Sunday, July 1, 2012

Review: "Ted"


A young boy with no friends wishes for his teddy bear to come to life so they can be best friends forever, and magically, that's exactly what happens. Ted (voiced by "Family Guy" creator Seth MacFarlane) and John (Mark Wahlberg) grow up playing together, being Thunder-Buddies for life, and later on . . . drinking, getting high, and partying together. John strikes gold when he meets Lori (Mila Kunis), a beautiful young woman and a successful professional who for some reason doesn't seem to mind that John has zero career potential and spends most of his time getting baked and watching Flash Gordon with Ted. After four years, however, Lori finally wants more, and the couple is ready to take their relationship to the next level, but John's friendship with Ted will threaten to tear them apart.

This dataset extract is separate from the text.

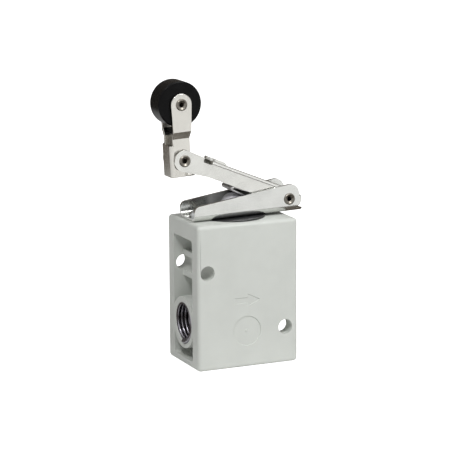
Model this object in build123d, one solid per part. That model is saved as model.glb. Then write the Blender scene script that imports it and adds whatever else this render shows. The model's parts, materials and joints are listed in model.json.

MacFarlane, who also co-wrote and directed the movie, is hilarious as Ted, and the film will certainly appeal to fans of his work on "Family Guy." If being funny is all you need out of a movie, Ted has plenty of laughs to get by on, including a guessing game that provides Wahlberg a chance to make the Micro-Machine Man proud, a hysterical hotel room brawl, and the two partying with their favorite celebrity -- a cameo that will delight fans of a particular eighties camp-classic. Ted is raunchy and irreverent, a comedy that insults every single possible demographic, using language that would make Andrew Dice Clay howl with laughter.

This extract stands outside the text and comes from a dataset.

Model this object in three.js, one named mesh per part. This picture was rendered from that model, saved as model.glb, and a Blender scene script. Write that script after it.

From a more critical perspective, Ted features strong writing, but throws in two unnecessary attempts at creating a villain for the piece and falls apart in the last act. In the end, it's just another lazy comedy with no real consequences for its characters' actions. A film that represents the reality for a growing number of people who are working dead-end jobs and perpetually avoiding adulthood, Ted has keenly observed its target audience, but has nothing of value to say to them.  Like John and Ted, the film has no ambition except to have a good time.